The Centre Pompidou’s exhibition maps both the shifting geographical focus of the movement and its ever-shifting contours. For the artistic practices of the Beat Generation – readings, performances, concerts and films – testify to a breaking down of artistic boundaries and a desire for interdisciplinary collaboration that puts the singularity of the artist into question. Alongside notable visual artists, mostly representative of the California scene (Wallace Berman, Bruce Conner, George Herms, Jay DeFeo, Jess...), an important place is given to the literary dimension of the movement, to spoken poetry in its relationship to jazz, and more particularly to the Black American poetry (LeRoi Jones, Bob Kaufman...) that remains largely unknown in Europe, like the magazines in which it circulated (Beatitude, Umbra...).
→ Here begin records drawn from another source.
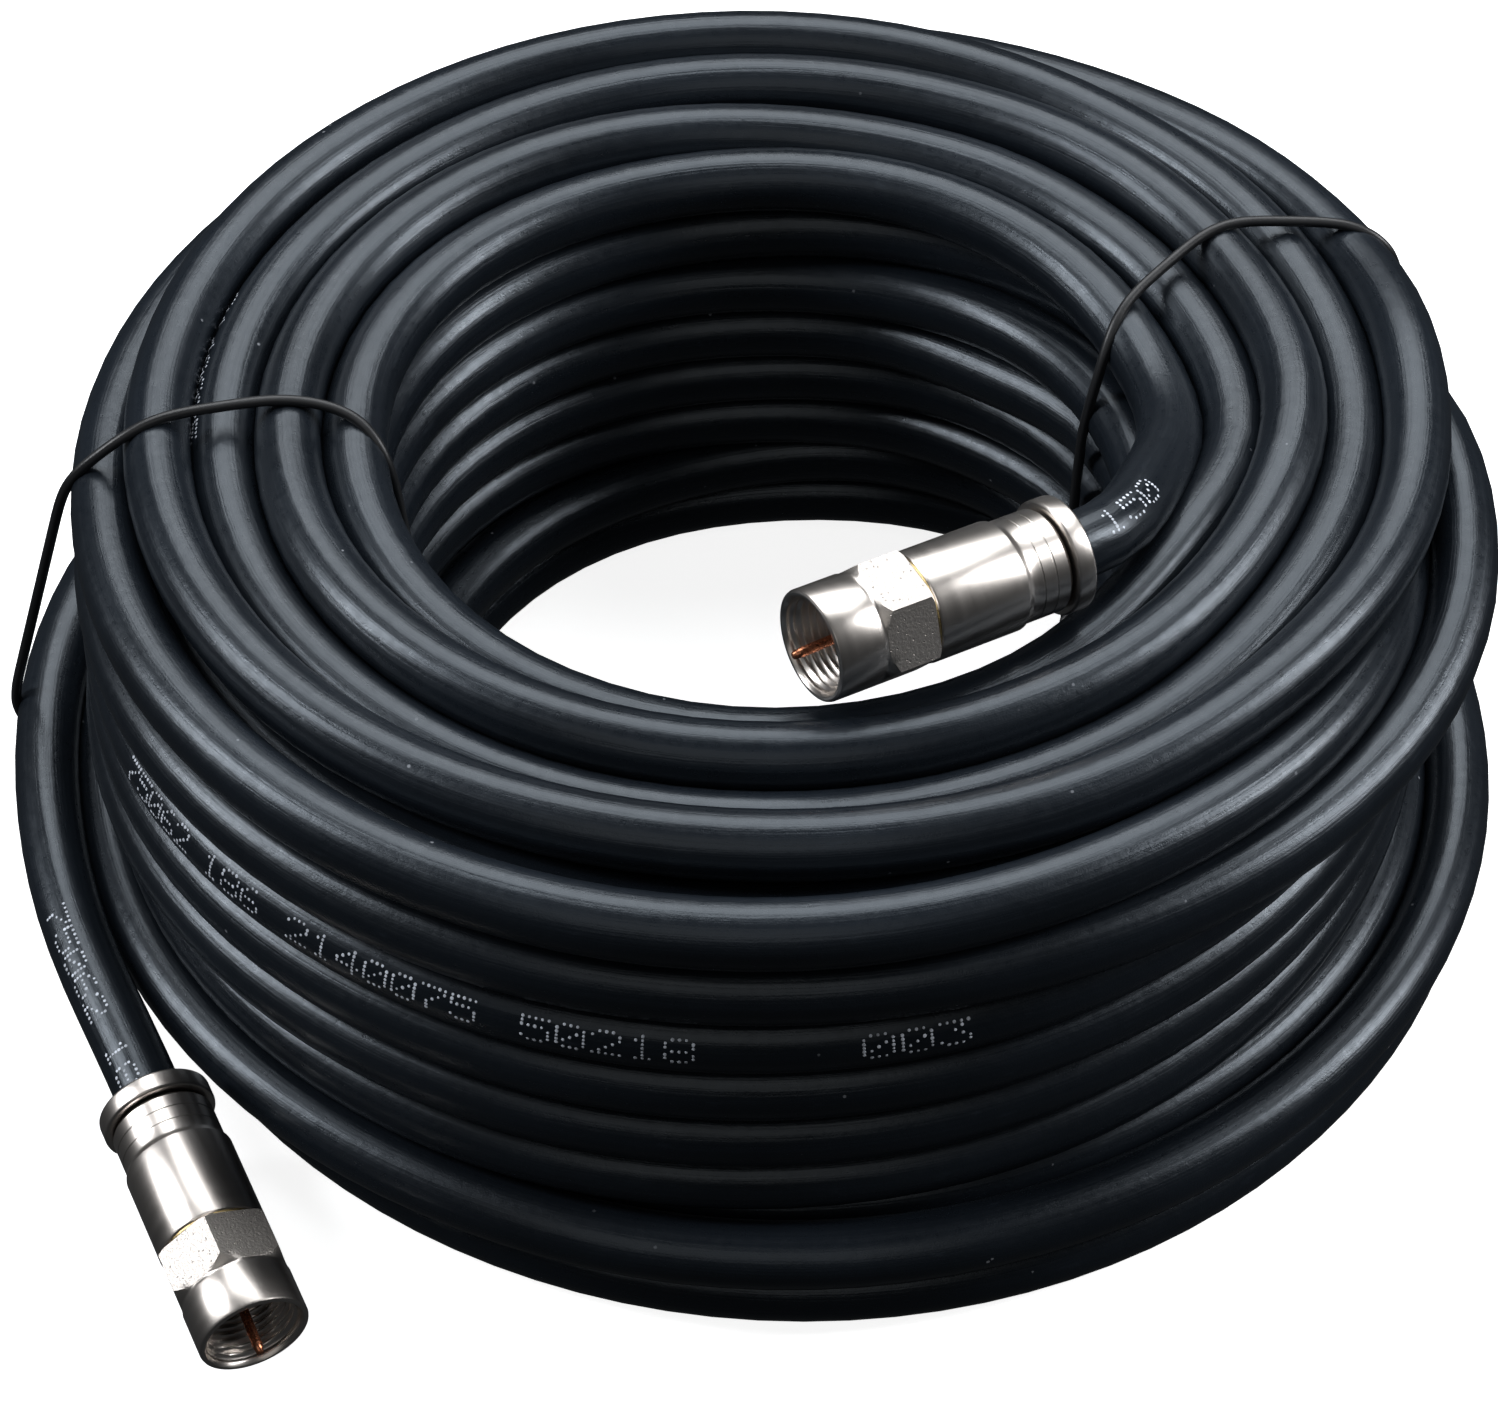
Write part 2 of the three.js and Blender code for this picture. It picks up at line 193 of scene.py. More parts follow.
class StudioSettings(bpy.types.PropertyGroup):
    lens: bpy.props.FloatProperty(
        name="Lens", description="Focal length on a sensor 36 mm wide", default=103.964, subtype="DISTANCE_CAMERA"
    )
    tilt: bpy.props.FloatProperty(
        name="Tilt", description="Angle of the view from straight down", default=math.radians(43.780),
        subtype="ANGLE",
    )
    heading: bpy.props.FloatProperty(
        name="Heading", description="Turn of the view about the vertical", default=math.radians(0.037),
        subtype="ANGLE",
    )
    roll: bpy.props.FloatProperty(
        name="Roll", description="Turn of the view about its own line", default=math.radians(0.278),
        subtype="ANGLE",
    )
    floor_colour: bpy.props.FloatVectorProperty(
        name="Floor", description="Colour of the floor", subtype="COLOR", size=3, default=(0.9, 0.9, 0.9)
    )
    surround: bpy.props.FloatProperty(
        name="Surround", description="Brightness of the room round the studio", default=0.03, min=0
    )


SETTINGS = {
    "cable": CableSettings,
    "print": PrintSettings,
    "connector": ConnectorSettings,
    "tie": TieSettings,
    "studio": StudioSettings,
}


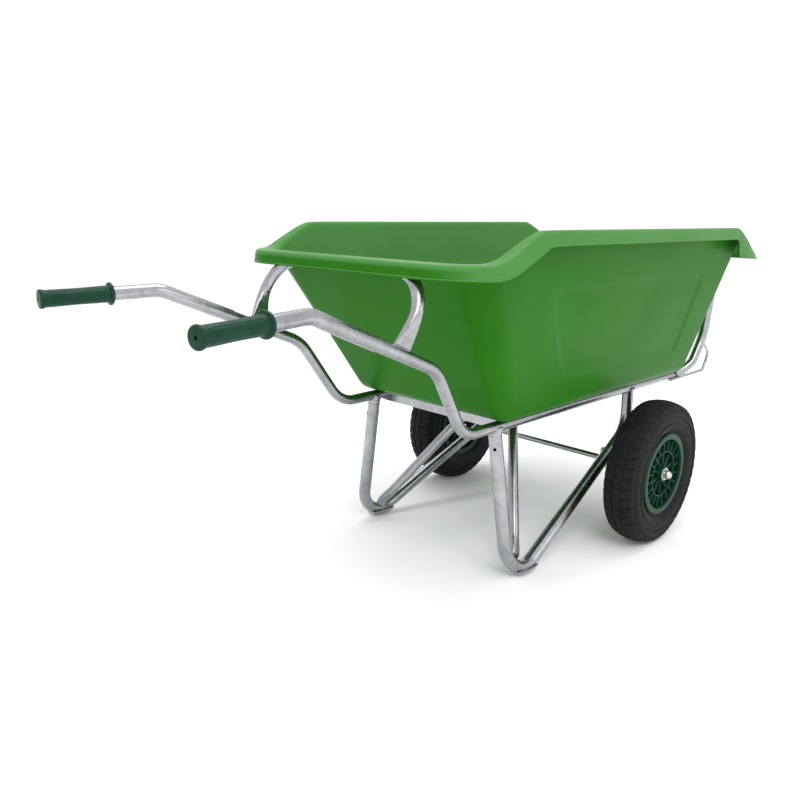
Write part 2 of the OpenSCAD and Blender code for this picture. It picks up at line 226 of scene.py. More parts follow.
def bead(shape, points, radius, seed, closed=False):
    """A weld bead: a thin lumpy run along the points."""
    points = np.asarray(points, float)
    rng = np.random.default_rng(seed)
    if closed:
        points = np.vstack([points, points[:1]])
    seg = np.linalg.norm(np.diff(points, axis=0), axis=1)
    s = np.concatenate([[0], np.cumsum(seg)])
    n = max(8, int(s[-1] / 1.6))
    u = np.linspace(0, s[-1], n)
    path = np.stack([np.interp(u, s, points[:, k]) for k in range(3)], 1)
    wobble = 1 + 0.16 * np.sin(u * 2 * math.pi / 4.5) + 0.08 * rng.standard_normal(n)
    if closed:
        wobble[-1] = wobble[0]
    else:
        wobble *= smooth(np.minimum(u, s[-1] - u) / (radius * 1.5)) * 0.75 + 0.25
    frames = path_frames(path, (0.3, 0.5, 0.8))
    wide = radius * wobble
    rings = sweep_rings(path, frames, lambda i: (wide[i], wide[i] * 0.8, UNPRESSED), 8)
    shape.rings(rings)


def lathe(shape, profile, centre_y, count):
    """Turns a closed profile of (radius, sideways) about the axle line."""
    r, y = np.asarray(profile, float).T
    rings = []
    for k in range(count):
        a = 2 * math.pi * k / count
        rings.append(np.stack([r * math.cos(a), y + centre_y, AXLE_Z / MM + r * math.sin(a)], 1))
    shape.rings(rings, loop=True)


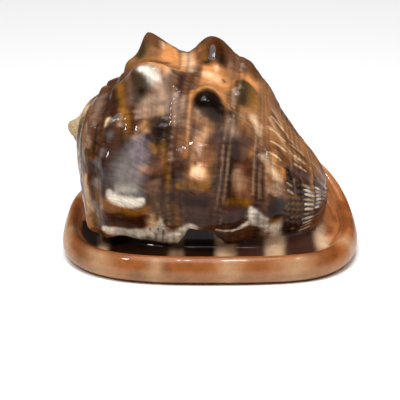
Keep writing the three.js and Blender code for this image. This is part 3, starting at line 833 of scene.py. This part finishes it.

Photography was also an important medium, represented here by the productions of Allen Ginsberg and William Burroughs – mostly portraits – and a substantial body of photographs by Robert Frank (Les Américains, From the Bus...), Fred McDarrah, and John Cohen, all taken during the shooting of Pull my Daisy, as well as work by Harold Chapman, who chronicled the life of the Beat Hotel in Paris between 1958 and 1963. The same was true of the films (Christopher MacLaine, Bruce Baillie, Stan Brakhage, Ron Rice...) that would both reflect and document the history and development of the movement.
Focused on a precise historical period and deliberately making use of “low tech” media and means of reproduction (vinyl discs on turntables, carousel slide projectors, 16mm film projectors) this exhibition illustrates how profoundly the Beat Generation – in its expressive freedom, its breaking down of boundaries between disciplines and cultures, its “poor”, ecstatic and contemplative aesthetic, and also its violence – influenced the development of today’s countercultures, revealing it as their origin and casting light on ongoing problematics.